Es necesario añadir dos cosas más para completar en lo posible este tosco bosquejo de una época que hoy nos parece extraña e incluso fantástica. Ambas se refieren a esas relaciones entre la política y la vida popular que supuestamente constituyen la historia. La primera, y en la época la de mayor importancia, es la carta de privilegio. Por utilizar otra vez el paralelismo con los sindicatos, tan útil para el lector actual, la carta de privilegio de un gremio se correspondía a grandes rasgos con el «reconocimiento» que hace unos años exigieron, sin éxito, los ferroviarios y otros sindicalistas. Gracias a ella los gremios obtenían la autoridad del rey, es decir, del gobierno central o nacional; y eso era de gran importancia moral para los medievales, que siempre concibieron la libertad como un estado positivo y no como un descuido negativo: carecían por completo del romanticismo moderno que equipara la libertad a la soledad. En la frase «otorgar a un hombre la libertad de una ciudad» queda claro que no tenían la menor intención de otorgarle la libertad de un desierto. Añadir que obtenían también la autoridad de la Iglesia es algo que se da por descontado, pues la religión recorrió como una gruesa hebra el tosco tapiz de estas manifestaciones populares, mientras fueron meramente populares; y muchas sociedades comerciales debieron de tener un santo patrón mucho antes de contar con el sello real. La segunda cuestión es que de aquellas corporaciones municipales se escogieron los primeros hombres para el mayor y tal vez el último de los grandes experimentos medievales: el Parlamento.

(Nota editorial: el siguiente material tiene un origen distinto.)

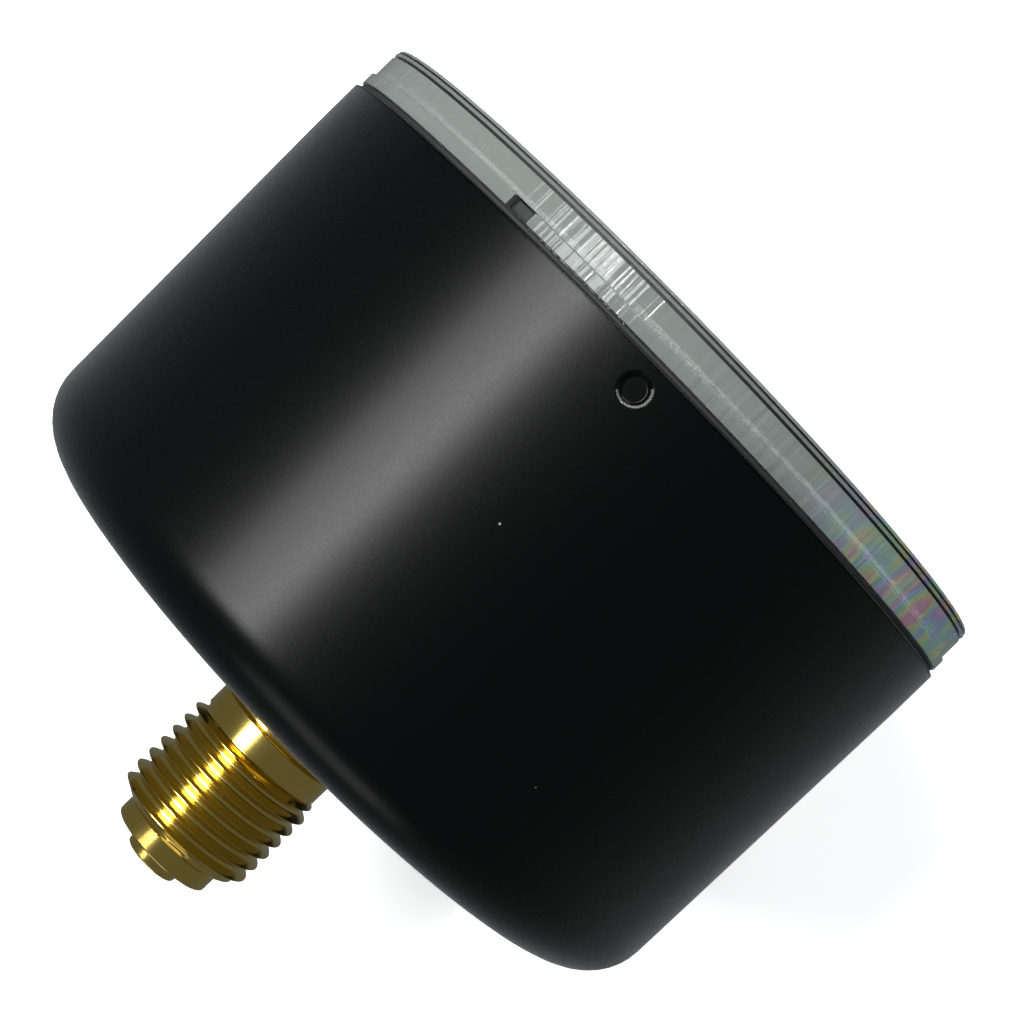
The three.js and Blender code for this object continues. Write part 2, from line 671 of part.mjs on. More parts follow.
// A flat ribbon wound in a spiral from the collet out to the stud.
function hairspring() {
  const steps = Math.round(HAIRSPRING_TURNS * 20);
  const side = (offset) => Array.from({ length: steps + 1 }, (_, i) => {
    const share = i / steps;
    const radius = HAIRSPRING_INNER + (HAIRSPRING_OUTER - HAIRSPRING_INNER) * share + offset;
    return polar(radius, HAIRSPRING_STUD_ANGLE - 360 * HAIRSPRING_TURNS * (1 - share));
  });
  const half = HAIRSPRING_THICKNESS / 2;
  return plate(shapeOf([...side(half), ...side(-half).reverse()]), HAIRSPRING_Y, HAIRSPRING_WIDTH);
}

// ---- Dial and pointer -----------------------------------------------------

function dialPlate() {
  const face = new THREE.Shape().absarc(0, 0, DIAL_RADIUS, 0, 2 * Math.PI, false);
  const hole = (x, radius) => new THREE.Path().absarc(x, 0, radius, 0, 2 * Math.PI, true);
  face.holes.push(hole(0, 1.5), hole(-DIAL_SCREW_X, 1.05), hole(DIAL_SCREW_X, 1.05));
  return plate(face, DIAL_BACK_Y, DIAL_THICKNESS, 30);
}

function stopPin() {
  const besidePointer = Math.asin((STOP_PIN_RADIUS + 0.75) / STOP_PIN_RING);
  const clock = rad(POINTER_REST) - besidePointer;
  const spot = [STOP_PIN_RING * Math.sin(clock), STOP_PIN_RING * Math.cos(clock)];
  return rod(STOP_PIN_RADIUS, DIAL_FRONT_Y, POINTER_BACK_Y - 0.9, spot, 20);
}

function pointerNeedle() {
  const thickness = POINTER_THICKNESS;
  const blank = join(
    plate(aroundDiscs([[0, 0, 1.1], [0, POINTER_LENGTH - 0.2, 0.2]]), POINTER_BACK_Y, thickness),
    plate(aroundDiscs([[0, 0, 1], [0, -8.4, 1.5]]), POINTER_BACK_Y, thickness),
    rod(2.7, POINTER_BACK_Y, POINTER_BACK_Y - thickness, [0, 0], 24),
  );
  return cut(blank, rod(1.4, POINTER_BACK_Y + 1, POINTER_BACK_Y - 1)).rotateY(rad(POINTER_REST));
}

function pointerHub() {
  const bore = 0.6 + RUNNING_GAP;
  const capY = POINTER_BACK_Y - 1.1;
  return turned([
    [bore, POINTER_BACK_Y + 0.75],
    [2.1, POINTER_BACK_Y + 0.75],
    [2.1, POINTER_BACK_Y + 0.05],
    [1.3, POINTER_BACK_Y + 0.05],
    [1.3, capY + 0.2],
    [1.1, capY],
    [bore, capY],
  ], 20);
}

// ---- The gauge ------------------------------------------------------------

const look = (color, roughness, metalness, extra = {}) => ({ color, roughness, metalness, ...extra });
const LOOKS = {
  blackPaint: look("#17181a", 0.42, 0.1),
  clearPlastic: look("#b9c1bf", 0.12, 0, { transparent: true, opacity: 0.4 }),
  blackRubber: look("#101011", 0.8, 0),
  turnedBrass: look("#b98d2e", 0.28, 1),
  sheetBrass: look("#c2a15a", 0.35, 1),
  tubeBronze: look("#b5824a", 0.35, 1),
  springBronze: look("#c08a4e", 0.3, 1),
  steel: look("#b4b6b8", 0.3, 1),
  whiteEnamel: look("#f1f1ee", 0.45, 0),
  blackEnamel: look("#111214", 0.4, 0),
};

const gauge = new THREE.Group();

function add(name, looks, geometry) {
  const mesh = new THREE.Mesh(geometry, new THREE.MeshStandardMaterial(LOOKS[looks]));
  mesh.name = name;
  gauge.add(mesh);
}

add("case", "blackPaint", caseCup());
add("window", "clearPlastic", windowPane());
add("window_seal", "blackRubber", ring(SKIRT_RADIUS + 0.1, CASE_RADIUS - 0.4, RIM_Y, RIM_Y - SEAL_HEIGHT, 60));
add("case_gasket", "blackRubber", ring(CASE_HOLE_RADIUS + 0.3, 10.3, FLOOR_Y, FLANGE_BACK_Y));
add("stem", "turnedBrass", stemWithSocket());
add("restrictor_screw", "turnedBrass", restrictorScrew());
add("bourdon_tube", "tubeBronze", bourdonTube());
add("tube_tip", "turnedBrass", tubeTip());
add("tip_screw", "steel", linkScrew(TIP_PIVOT, LUG_BACK_Y + 0.3));
add("link", "sheetBrass", linkBar());
add("tail_screw", "steel", linkScrew(TAIL_PIVOT, SECTOR_Y + 0.3));
add("sector_gear", "sheetBrass", sectorGear());
add("sector_arbor", "turnedBrass", sectorArbor());
add("pinion_arbor", "turnedBrass", pinionArbor());
add("movement_back_plate", "sheetBrass", backPlate());
add("movement_front_plate", "sheetBrass", frontPlate());
add("hairspring", "springBronze", hairspring());
add("hairspring_collet", "turnedBrass", hairspringCollet());
add("hairspring_stud", "turnedBrass", hairspringStud());
add("dial", "whiteEnamel", dialPlate());
add("stop_pin", "steel", stopPin());
add("pointer", "blackEnamel", pointerNeedle());
add("pointer_hub", "turnedBrass", pointerHub());

for (const [side, spot] of Object.entries(POST_SPOTS)) {
  const y = FRONT_PLATE_Y - PLATE_THICKNESS;
  const plateScrew = { at: spot, y, head: 1.5, headHeight: 0.8, shank: 0.7, length: 3.6 };
  add(`plate_post_${side}`, "turnedBrass", platePost(spot));
  add(`plate_screw_${side}`, "steel", screw(plateScrew));
}
for (const [side, spot] of Object.entries(MOVEMENT_SCREW_SPOTS)) {
  const y = BACK_PLATE_Y - PLATE_THICKNESS;
  const movementScrew = { at: spot, y, head: 1.7, headHeight: 1, shank: 0.9, length: 4.5 };
  add(`movement_screw_${side}`, "steel", screw(movementScrew));
}
for (const [side, sign] of [["left", -1], ["right", 1]]) {
  const dialSpot = [sign * DIAL_SCREW_X, 0];
  const dialScrew = { at: dialSpot, y: DIAL_FRONT_Y, head: 1.9, headHeight: 0.9, shank: 0.9, length: 3.4 };
  const caseSpot = [sign * CASE_SCREW_X, 0];
  const caseShank = { shank: CASE_SCREW_SHANK, length: CASE_SCREW_LENGTH };
  const caseScrew = { at: caseSpot, y: BACK_Y, facing: 1, head: 2.7, headHeight: 1.6, slot: 0.6, ...caseShank };
  add(`dial_pillar_${side}`, "turnedBrass", dialPillar(dialSpot));
  add(`dial_screw_${side}`, "steel", screw(dialScrew));
  add(`case_screw_${side}`, "steel", screw(caseScrew));
}

export default gauge;
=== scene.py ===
# %% [markdown]
# # A dial pressure gauge, lying on its side
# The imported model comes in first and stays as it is: it fixes every size, place and joint. What follows
# builds the surfaces that are seen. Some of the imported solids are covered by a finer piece, and the
# others only get a better finish. Lengths are written in millimetres and turned into metres by MM.

# %% Load the frame
import json
import math

import bmesh
import bpy
from mathutils import Matrix, Vector


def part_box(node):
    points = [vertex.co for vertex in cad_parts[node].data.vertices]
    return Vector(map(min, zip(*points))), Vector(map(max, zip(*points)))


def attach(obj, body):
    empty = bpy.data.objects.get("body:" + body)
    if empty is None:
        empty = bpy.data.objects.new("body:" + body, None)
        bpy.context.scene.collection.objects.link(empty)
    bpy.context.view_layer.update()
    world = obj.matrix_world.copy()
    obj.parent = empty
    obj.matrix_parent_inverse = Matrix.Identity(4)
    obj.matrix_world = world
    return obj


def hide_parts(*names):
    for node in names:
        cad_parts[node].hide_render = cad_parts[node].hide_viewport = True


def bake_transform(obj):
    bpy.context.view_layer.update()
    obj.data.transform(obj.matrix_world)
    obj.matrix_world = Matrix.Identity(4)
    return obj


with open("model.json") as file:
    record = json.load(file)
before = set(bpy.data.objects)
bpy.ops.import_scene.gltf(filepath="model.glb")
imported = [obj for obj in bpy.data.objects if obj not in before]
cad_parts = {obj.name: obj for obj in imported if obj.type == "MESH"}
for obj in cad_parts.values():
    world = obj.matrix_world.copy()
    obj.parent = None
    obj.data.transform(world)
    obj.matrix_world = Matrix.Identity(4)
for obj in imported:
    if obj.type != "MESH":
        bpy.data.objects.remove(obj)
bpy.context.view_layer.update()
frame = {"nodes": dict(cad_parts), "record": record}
scene = bpy.context.scene
MM = 0.001

# %% [markdown]
# ## The camera
# The gauge lies on its side, so 12 o'clock on the dial points up and the camera looks down on it from
# there. It stands close: under two hundred millimetres off, which is why the stem looks small and hides
# its neck behind the case. It is rolled so that the stem points to the lower left. The lens is long
# enough for the gauge to fill the frame from that distance.

# %% Camera
CAMERA_PLACE = (0.0, -45.72, 190.5)
CAMERA_TURN = (-1.28, 1.23, -134.16)
camera_data = bpy.data.cameras.new("camera")
camera_data.lens = 82.34
camera_data.sensor_width = 36.0
camera_data.clip_start = 0.01
camera = bpy.data.objects.new("camera", camera_data)
camera.location = Vector(CAMERA_PLACE) * MM
camera.rotation_euler = [math.radians(turn) for turn in CAMERA_TURN]
scene.collection.objects.link(camera)
scene.camera = camera
print("camera at", tuple(round(c, 4) for c in camera.location))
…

Todos hemos leído en la escuela que Simón de Monforte y Eduardo I, cuando convocaron por primera vez a los Comunes, para asesorarse acerca de los impuestos locales, llamaron a «dos burgueses» de cada ciudad. De haberlas leído con un poco más de atención, esas palabras tan sencillas nos habrían revelado el secreto de la desaparecida civilización medieval. Solo con preguntarnos qué eran los burgueses y si es que crecían en los árboles, habríamos descubierto de inmediato que Inglaterra estaba llena de pequeños parlamentos, a partir de los cuales se formó el gran parlamento. Y si produce sorpresa que el gran consejo (todavía conocido con curioso arcaísmo por su antiguo nombre de Cámara de los Comunes) sea la única de aquellas corporaciones electivas de la que oímos hablar en nuestros libros de historia, me temo que la explicación es sencilla y un poco triste. Porque el Parlamento fue la única de todas las creaciones medievales que consintió en traicionar y destruir a las demás.